WHAT YOU SHOULD DO
Nothing in the records may be left out or altered; reproduce them all exactly.
··· PROVIDED ENTRIES ···
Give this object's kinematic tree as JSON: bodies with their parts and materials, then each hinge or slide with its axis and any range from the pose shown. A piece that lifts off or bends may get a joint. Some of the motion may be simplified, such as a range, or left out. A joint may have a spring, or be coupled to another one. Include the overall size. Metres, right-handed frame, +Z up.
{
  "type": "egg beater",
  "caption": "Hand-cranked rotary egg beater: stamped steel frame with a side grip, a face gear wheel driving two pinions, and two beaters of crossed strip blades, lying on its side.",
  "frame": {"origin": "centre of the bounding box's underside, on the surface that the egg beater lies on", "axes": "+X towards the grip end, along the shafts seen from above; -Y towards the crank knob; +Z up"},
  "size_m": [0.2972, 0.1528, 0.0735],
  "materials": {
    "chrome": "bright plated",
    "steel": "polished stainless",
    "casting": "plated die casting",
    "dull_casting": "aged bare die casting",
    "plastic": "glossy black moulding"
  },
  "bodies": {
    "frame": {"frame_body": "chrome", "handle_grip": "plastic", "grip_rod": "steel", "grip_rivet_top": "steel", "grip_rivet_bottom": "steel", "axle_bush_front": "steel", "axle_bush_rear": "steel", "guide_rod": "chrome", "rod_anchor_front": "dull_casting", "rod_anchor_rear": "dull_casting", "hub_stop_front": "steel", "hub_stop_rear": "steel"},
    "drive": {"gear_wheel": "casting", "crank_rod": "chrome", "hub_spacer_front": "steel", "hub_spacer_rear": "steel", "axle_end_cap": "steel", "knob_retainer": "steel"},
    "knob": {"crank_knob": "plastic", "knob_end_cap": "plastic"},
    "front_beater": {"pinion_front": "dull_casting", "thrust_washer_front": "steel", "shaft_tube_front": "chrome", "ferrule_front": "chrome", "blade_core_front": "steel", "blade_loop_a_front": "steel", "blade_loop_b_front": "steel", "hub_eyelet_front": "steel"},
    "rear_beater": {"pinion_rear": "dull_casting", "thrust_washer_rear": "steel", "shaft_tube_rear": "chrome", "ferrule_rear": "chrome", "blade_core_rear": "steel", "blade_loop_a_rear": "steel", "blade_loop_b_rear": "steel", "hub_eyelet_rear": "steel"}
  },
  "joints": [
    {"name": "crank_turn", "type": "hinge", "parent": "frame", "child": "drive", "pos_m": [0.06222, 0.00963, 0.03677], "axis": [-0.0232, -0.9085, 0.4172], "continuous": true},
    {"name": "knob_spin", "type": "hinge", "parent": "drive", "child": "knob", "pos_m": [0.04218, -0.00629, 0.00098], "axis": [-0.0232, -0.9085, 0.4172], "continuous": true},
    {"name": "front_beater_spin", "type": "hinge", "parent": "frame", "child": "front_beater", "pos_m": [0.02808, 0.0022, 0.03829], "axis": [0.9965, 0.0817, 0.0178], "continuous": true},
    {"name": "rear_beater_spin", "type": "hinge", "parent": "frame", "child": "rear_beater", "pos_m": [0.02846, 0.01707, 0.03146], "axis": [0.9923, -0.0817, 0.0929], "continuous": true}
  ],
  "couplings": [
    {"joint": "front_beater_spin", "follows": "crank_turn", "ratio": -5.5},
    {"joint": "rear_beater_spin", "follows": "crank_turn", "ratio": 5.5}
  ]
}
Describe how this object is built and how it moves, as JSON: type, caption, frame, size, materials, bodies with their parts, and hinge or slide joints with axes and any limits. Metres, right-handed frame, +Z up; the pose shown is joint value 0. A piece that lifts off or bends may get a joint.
···
TASK RESPONSE
Give this object's kinematic tree as JSON: bodies with their parts and materials, then each hinge or slide with its axis and any range from the pose shown. A piece that lifts off or bends may get a joint. Some of the motion may be simplified, such as a range, or left out. A joint may have a spring, or be coupled to another one. Include the overall size. Metres, right-handed frame, +Z up.
{
  "type": "egg beater",
  "caption": "Hand-cranked rotary egg beater: stamped steel frame with a side grip, a face gear wheel driving two pinions, and two beaters of crossed strip blades, lying on its side.",
  "frame": {"origin": "centre of the bounding box's underside, on the surface that the egg beater lies on", "axes": "+X towards the grip end, along the shafts seen from above; -Y towards the crank knob; +Z up"},
  "size_m": [0.2972, 0.1528, 0.0735],
  "materials": {
    "chrome": "bright plated",
    "steel": "polished stainless",
    "casting": "plated die casting",
    "dull_casting": "aged bare die casting",
    "plastic": "glossy black moulding"
  },
  "bodies": {
    "frame": {"frame_body": "chrome", "handle_grip": "plastic", "grip_rod": "steel", "grip_rivet_top": "steel", "grip_rivet_bottom": "steel", "axle_bush_front": "steel", "axle_bush_rear": "steel", "guide_rod": "chrome", "rod_anchor_front": "dull_casting", "rod_anchor_rear": "dull_casting", "hub_stop_front": "steel", "hub_stop_rear": "steel"},
    "drive": {"gear_wheel": "casting", "crank_rod": "chrome", "hub_spacer_front": "steel", "hub_spacer_rear": "steel", "axle_end_cap": "steel", "knob_retainer": "steel"},
    "knob": {"crank_knob": "plastic", "knob_end_cap": "plastic"},
    "front_beater": {"pinion_front": "dull_casting", "thrust_washer_front": "steel", "shaft_tube_front": "chrome", "ferrule_front": "chrome", "blade_core_front": "steel", "blade_loop_a_front": "steel", "blade_loop_b_front": "steel", "hub_eyelet_front": "steel"},
    "rear_beater": {"pinion_rear": "dull_casting", "thrust_washer_rear": "steel", "shaft_tube_rear": "chrome", "ferrule_rear": "chrome", "blade_core_rear": "steel", "blade_loop_a_rear": "steel", "blade_loop_b_rear": "steel", "hub_eyelet_rear": "steel"}
  },
  "joints": [
    {"name": "crank_turn", "type": "hinge", "parent": "frame", "child": "drive", "pos_m": [0.06222, 0.00963, 0.03677], "axis": [-0.0232, -0.9085, 0.4172], "continuous": true},
    {"name": "knob_spin", "type": "hinge", "parent": "drive", "child": "knob", "pos_m": [0.04218, -0.00629, 0.00098], "axis": [-0.0232, -0.9085, 0.4172], "continuous": true},
    {"name": "front_beater_spin", "type": "hinge", "parent": "frame", "child": "front_beater", "pos_m": [0.02808, 0.0022, 0.03829], "axis": [0.9965, 0.0817, 0.0178], "continuous": true},
    {"name": "rear_beater_spin", "type": "hinge", "parent": "frame", "child": "rear_beater", "pos_m": [0.02846, 0.01707, 0.03146], "axis": [0.9923, -0.0817, 0.0929], "continuous": true}
  ],
  "couplings": [
    {"joint": "front_beater_spin", "follows": "crank_turn", "ratio": -5.5},
    {"joint": "rear_beater_spin", "follows": "crank_turn", "ratio": 5.5}
  ]
}
Describe how this object is built and how it moves, as JSON: type, caption, frame, size, materials, bodies with their parts, and hinge or slide joints with axes and any limits. Metres, right-handed frame, +Z up; the pose shown is joint value 0. A piece that lifts off or bends may get a joint.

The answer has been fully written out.